2019-03-15 13:26:59 ⌚ gateway-03 in ~/ACH_Development/ACH_tests/ACH_quiz3/python_scripts/Analysis ○ → python ACH_nested_anova.py Traceback (most recent call last): File "ACH_nested_anova.py", line 2, in from dfply import group_by as group_by, summarize as summarize, select as select File "/mnt/home/bundyjas/anaconda3/envs/ACH_environment/lib/python3.6/site-packages/dfply/init.py", line 11, in from .data import diamonds File "/mnt/home/bundyjas/anaconda3/envs/ACH_environment/lib/python3.6/site-packages/dfply/data/init.py", line 5, in diamonds = pd.read_csv(os.path.join(root, "diamonds.csv")) File "/mnt/home/bundyjas/anaconda3/envs/ACH_environment/lib/python3.6/site-packages/pandas/io/parsers.py", line 702, in parser_f return _read(filepath_or_buffer, kwds) File "/mnt/home/bundyjas/anaconda3/envs/ACH_environment/lib/python3.6/site-packages/pandas/io/parsers.py", line 429, in _read parser = TextFileReader(filepath_or_buffer, kwds) File "/mnt/home/bundyjas/anaconda3/envs/ACH_environment/lib/python3.6/site-packages/pandas/io/parsers.py", line 895, in init self._make_engine(self.engine) File "/mnt/home/bundyjas/anaconda3/envs/ACH_environment/lib/python3.6/site-packages/pandas/io/parsers.py", line 1122, in _make_engine self._engine = CParserWrapper(self.f, self.options) File "/mnt/home/bundyjas/anaconda3/envs/ACH_environment/lib/python3.6/site-packages/pandas/io/parsers.py", line 1853, in init self._reader = parsers.TextReader(src, **kwds) File "pandas/_libs/parsers.pyx", line 387, in pandas._libs.parsers.TextReader.cinit File "pandas/_libs/parsers.pyx", line 705, in pandas._libs.parsers.TextReader._setup_parser_source FileNotFoundError: [Errno 2] File b'/mnt/home/bundyjas/anaconda3/envs/ACH_environment/lib/python3.6/site-packages/dfply/data/diamonds.csv' does not exist: b'/mnt/home/bundyjas/anaconda3/envs/ACH_environment/lib/python3.6/site-packages/dfply/data/diamonds.csv'

I can substitute the import line with any of the following and the result is still the same: -import dfply -from dfply import group_by as group_by, summarize as summarize, select as select -from dfply import *

Please help.
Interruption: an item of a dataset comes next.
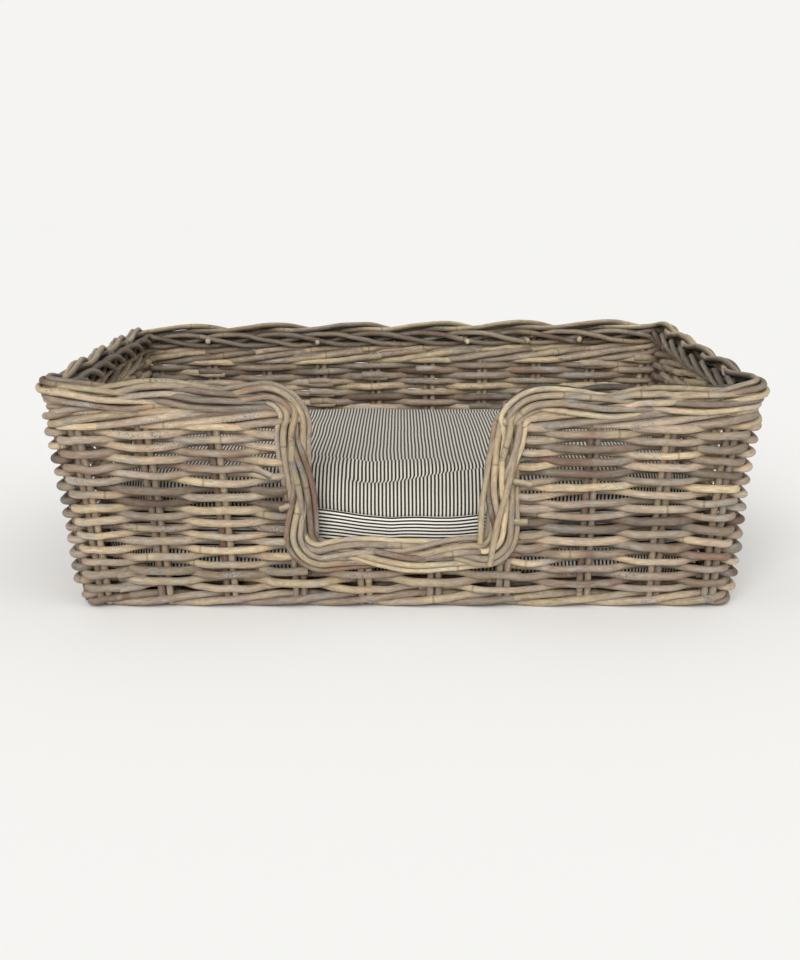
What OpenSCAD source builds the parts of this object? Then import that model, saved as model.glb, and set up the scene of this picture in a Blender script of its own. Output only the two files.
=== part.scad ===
// Wicker pet bed basket: a rectangular rattan basket with a scooped front and a loose ticking cushion.
// Millimetres, +Z up, origin on the floor under the middle of the basket, front (the scoop) towards -Y.

/* [Basket] */
// Width over the rim, left to right
rim_w = 800; // [700:10:900]
// Depth over the rim, front to back
rim_d = 600; // [500:10:700]
// Height from the floor to the top of the rim
height = 272; // [260:1:300]
// How far a wall leans out for each millimetre of height
taper = 0.064; // [0.05:0.002:0.07]

/* [Canes] */
// Diameter of a weaving cane
cane_d = 8.8; // [8:0.1:9]
// Diameter of an upright stake
stake_d = 8.5; // [7:0.1:8.5]
// Height from one row of weaving to the next
row_pitch = 7.9; // [7:0.1:9]
// Distance between neighbouring pairs of stakes at the floor
pair_pitch = 75.6; // [72:0.2:75.6]
// Pairs of stakes along the back wall
pairs_long = 10; // [8:2:10]
// Pairs of stakes along a side wall
pairs_short = 7; // [5:2:7]

/* [Bands] */
// Height of the foot band
foot_h = 19; // [16:1:22]
// Width of the foot band across the wall
foot_w = 24; // [22:1:26]
// Width and height of the plaited rim border
rim_band = 38; // [34:1:40]
// Height of the twisted band just under the rim
wale_h = 22; // [18:1:24]
// Thickness of the scoop's plaited border, through the wall
scoop_band_t = 28; // [24:1:30]

/* [Scoop] */
// Half width of the scoop at the middle of its border
scoop_half_w = 114; // [100:1:120]
// Height of the middle of the sill border
sill_z = 65; // [60:1:75]
// Radius of the border where it turns from the sill into an upright
scoop_low_r = 24; // [20:1:26]
// Radius of the border where an upright turns into the rim
scoop_high_r = 30; // [25:1:34]

/* [Cushion] */
// Width of the cushion
cushion_w = 696; // [640:2:700]
// Depth of the cushion
cushion_d = 500; // [440:2:504]
// Thickness of the filled cushion
cushion_t = 127; // [110:1:130]
// Height of the boxing strip between the two seams
boxing_h = 40; // [30:1:50]
// Roundness of the cushion's edges
cushion_r = 36; // [30:1:40]
// Thickness of a fabric cover
cover_t = 2; // [1:0.5:3]

/* [Zip] */
// Length of the zip in the back boxing
zip_len = 430; // [300:10:500]
// Height of the zip's tape
zip_tape_h = 24; // [20:1:30]
// Travel of the slider along the zip
zip_travel = 400; // [200:10:400]

/* [Hidden] */
$fn = 48;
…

I cannot seem to use git or pip to correct the problem. Pip tells me the package is already installed, but I get the same problem. Git is not available to me.
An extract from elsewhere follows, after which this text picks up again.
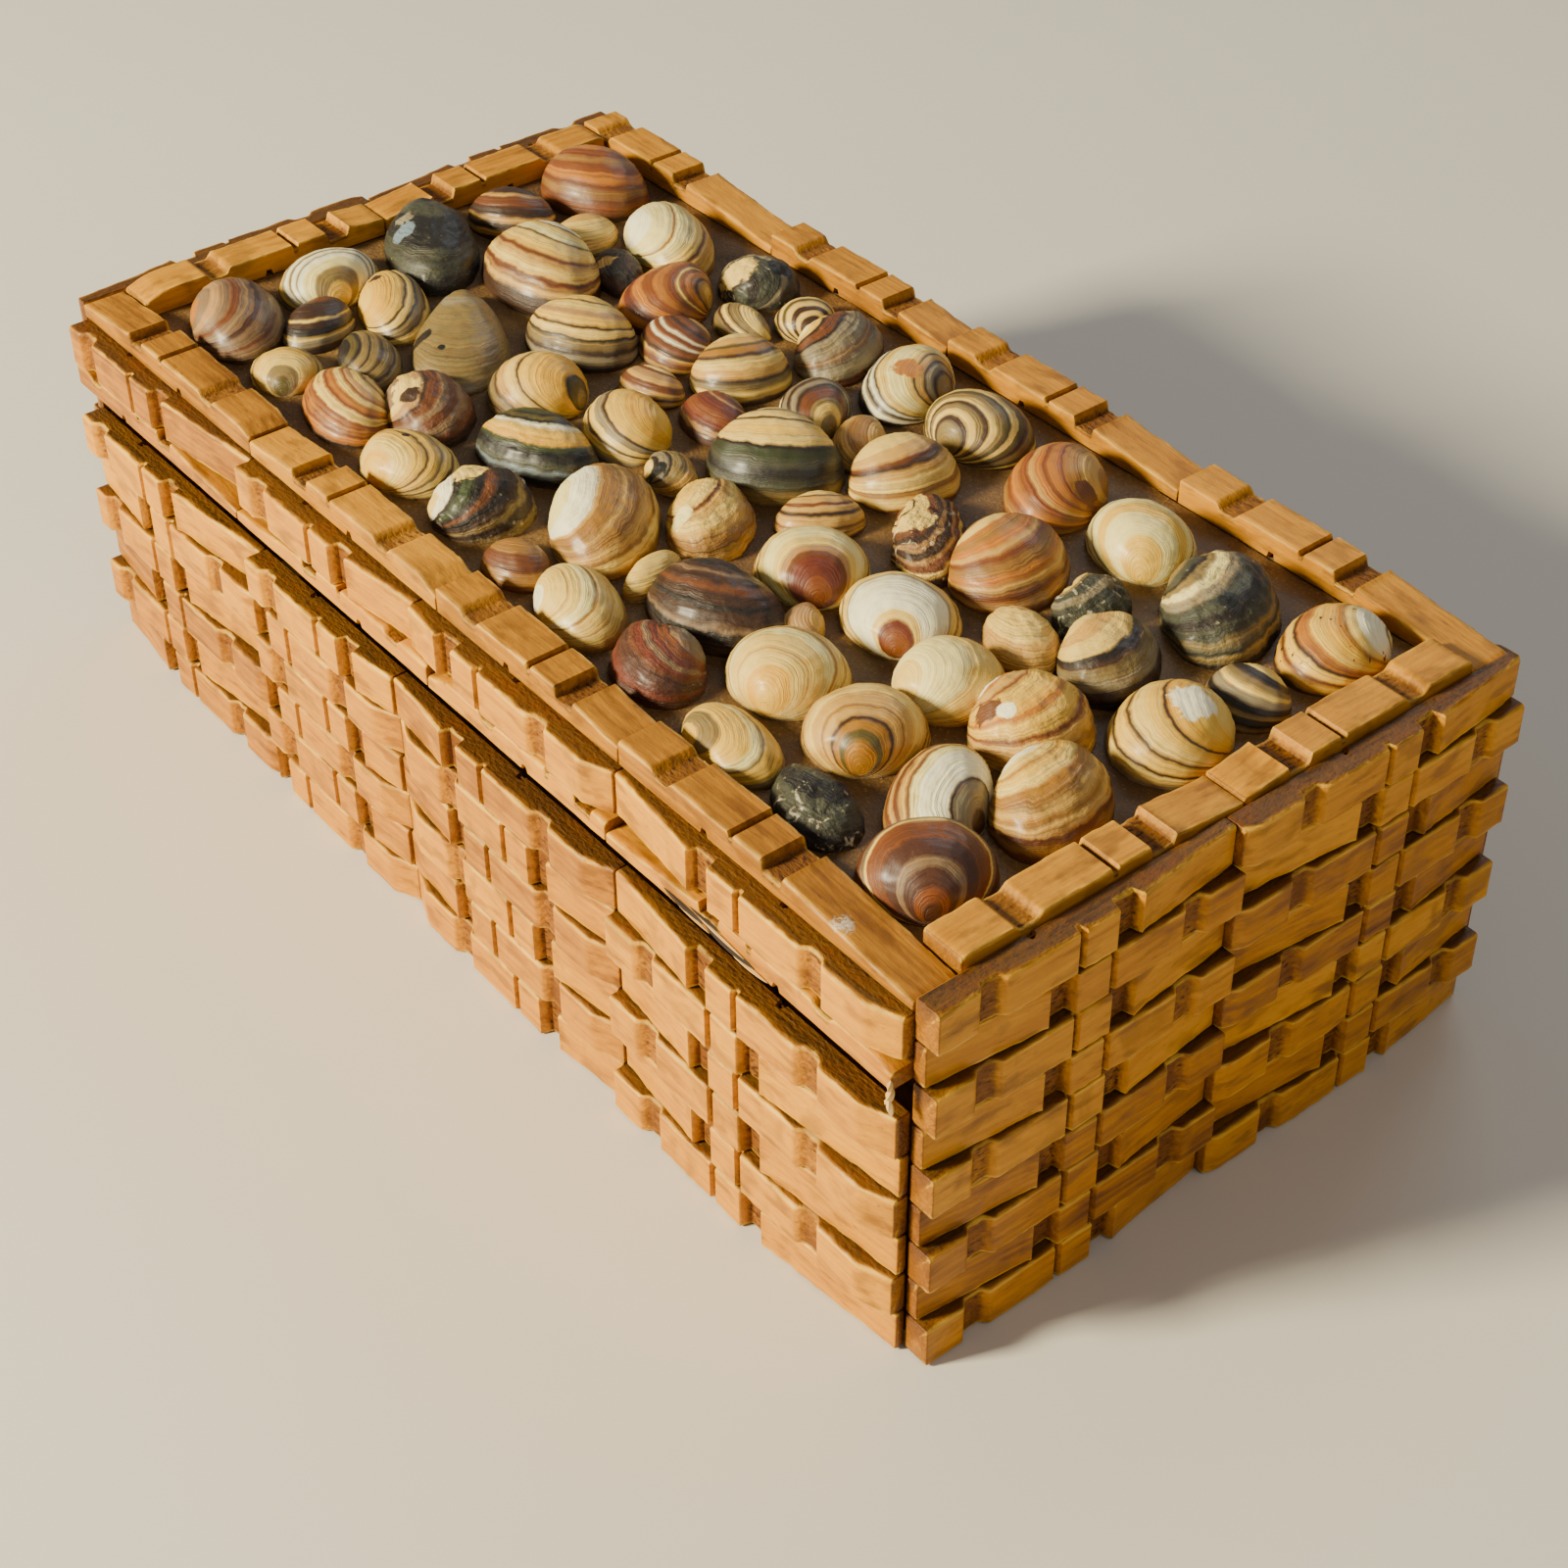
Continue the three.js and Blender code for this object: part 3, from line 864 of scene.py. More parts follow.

andrewkho commented 4 years ago

I'm not 100% sure, but I guess this issue comes from building from source. If you pip download --no-binary :all: --no-dependencies dfply you'll find the same issue, the diamonds.csv file is missing from dfply/data/ folder. However downloading the wheel pip download --no-dependencies dfply, if you inspect the wheel you'll find that the diamonds.csv file is there.
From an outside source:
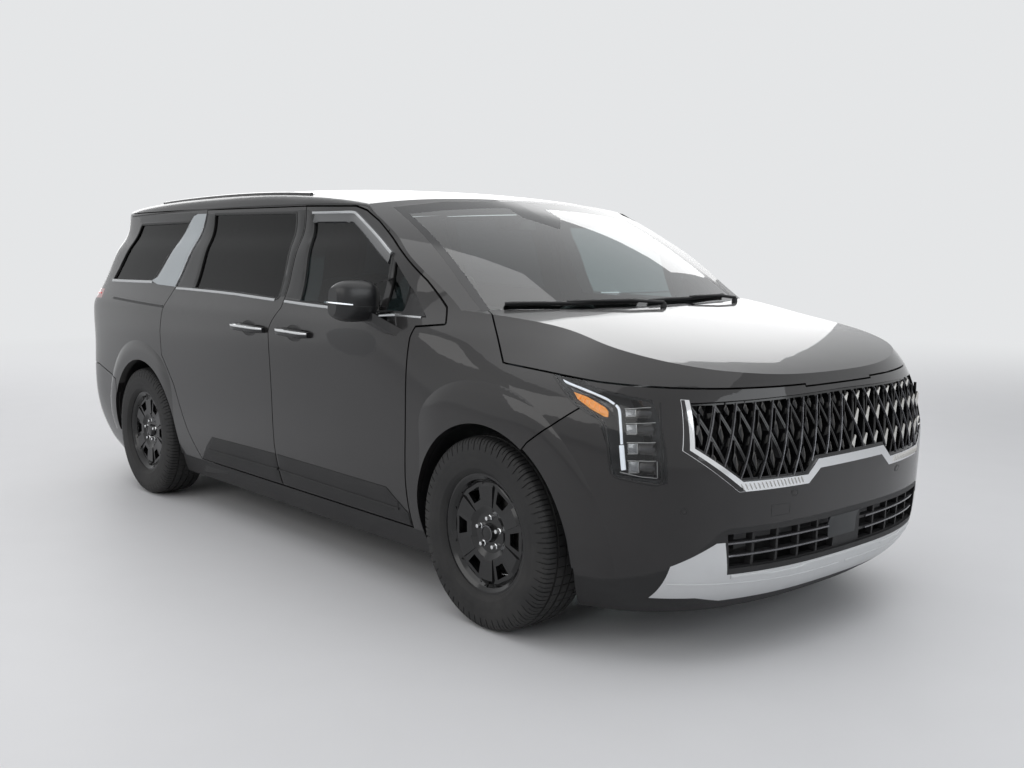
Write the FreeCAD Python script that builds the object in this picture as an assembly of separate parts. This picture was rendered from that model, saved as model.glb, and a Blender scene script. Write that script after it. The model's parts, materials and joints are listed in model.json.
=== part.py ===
import FreeCAD, Part
import math
import os
from functools import lru_cache

# A large family minivan: body shell, panels, glass, lamps, cabin, running gear and wheels.
# Frame: +X forward, +Y to the vehicle's left, +Z up, origin on the ground under the middle.
# Every outline is a table of shares: of half the body length along X, of half the body width
# along Y and of the roof height along Z, unless its name says otherwise.

Vector = FreeCAD.Vector

# overall
body_length = 5156.0
body_width = 1996.0
roof_height = 1740.0
half_length = body_length / 2
half_body = body_width / 2

# running gear
wheelbase = 3090.0
front_axle_x = 1638.0
rear_axle_x = front_axle_x - wheelbase
track = 1742.0
wheel_y = track / 2
tyre_radius = 368.0
tyre_width = 235.0
arch_radius = 418.0
flare_out = 8.0
flare_dip = 4.0
flare_wall = 30.0
flare_fade = 34.0
flare_top_radius = 553.0
rear_flare_radius = 508.0
flare_low_angle = -6.0
front_fade_end = 1170.0
front_fade_start = 1390.0
rear_fade_end = -960.0
rear_fade_start = -1180.0
flare_steps = 16
liner_wall = 8.0
hub_radius = 70.0

# panels
skin_wall = 18.0
door_wall = 90.0
quarter_wall = 62.0
fender_wall = 26.0
bumper_wall = 34.0
gate_wall = 70.0
roof_wall = 46.0
shut_gap = 6.0
hinge_gap = 8.0
rebate = 26.0
seat_gap = 0.3
sliver_share = 0.004
glass_wall = 5.0
glass_drop = 8.0
roof_round = 42.0
hood_round = 26.0
overrun = 400.0
liner_low = 313.0
housing_side = 600.0
liner_side = 560.0
lamp_depth = 60.0
tail_lamp_depth = 36.0
lamp_inner_share = 0.795
gate_start_share = -0.838
grille_drop = 10.0
lozenge_width = 77.0
lozenge_height = 188.0
lozenge_bar = 11.0
lozenge_low = 622.0
lozenge_rows = 4
lozenge_columns = 10
intake_rows = 3
intake_columns = 5
intake_low = 356.0
intake_row_height = 34.0
intake_bar = 10.0
intake_start = 84.0
intake_step = 104.0
lens_wall = 4.0
notch_x = 2420.0
notch_y = 205.0
notch_low = 950.0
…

I don't know anything about conda package management, but perhaps they take the result of python setup.py sdist, which would omit the data file. According to this random SO post, a MANIFEST file should fix things.

https://stackoverflow.com/questions/7522250/how-to-include-package-data-with-setuptools-distribute

complexgenome commented 4 years ago

I ran into the same error with file missing of diamonds when dfply library was installed using conda (conda install -c tallic dfply). In order to resolve this remove library and its dependencies using conda.
Then install using pip under same conda environment.

library installed with pip install works